Our best protection was that lesbians weren’t just invisible to the heterosexual world; we were literally unimaginable. Only a few years earlier, after all, I had gone to women’s dances at Penn without registering that most of the women there were, if not lesbians, then not exactly straight. The idea of women voluntarily excluding men from any part of our lives, and especially our events, is still problematic. But the distinction that Bernice Johnson Reagan made between home and coalition is still valid. All of us working in the rough-and-tumble wider world need places to regroup and recharge.
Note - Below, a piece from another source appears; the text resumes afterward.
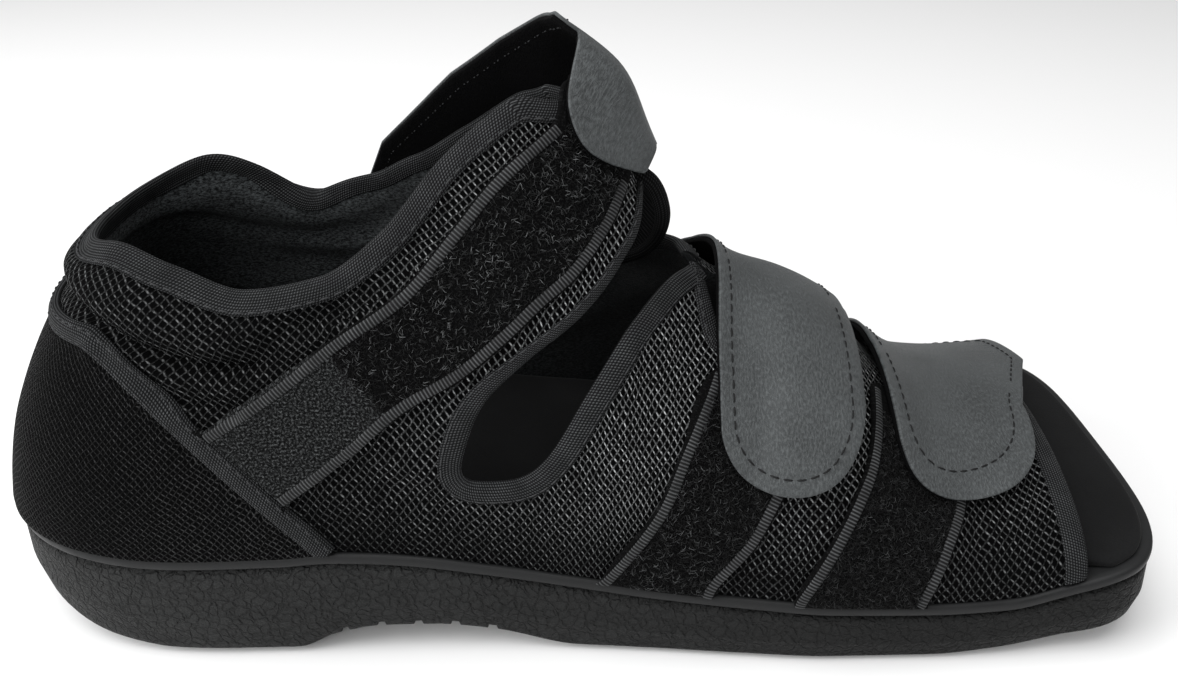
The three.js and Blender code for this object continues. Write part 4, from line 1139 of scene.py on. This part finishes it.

Tellingly, it was in this women-only, mostly lesbian world that I started paying much closer attention to the differences among us, and the other ways we were different from the wider world. We were mostly white in what was then a majority-black city, and the age range from youngest to oldest couldn’t have been more than about 15 years. Class-wise, however, we came from a variety of backgrounds, and some of us had had grueling experiences with the mental health establishment, male violence, and/or the legal system. In this women-only space, we talked about things we had never felt comfortable discussing anywhere else.

I picked up this T at a women’s conference at West Virginia U., where Lammas was selling books and records. Probably 1983 or 1984. (Maya Angelou was the keynote speaker.) We dreamed of a universal sisterhood, of “unity from diversity,” but making it happen in real time was far harder — and asked more of us — than we often wanted to acknowledge.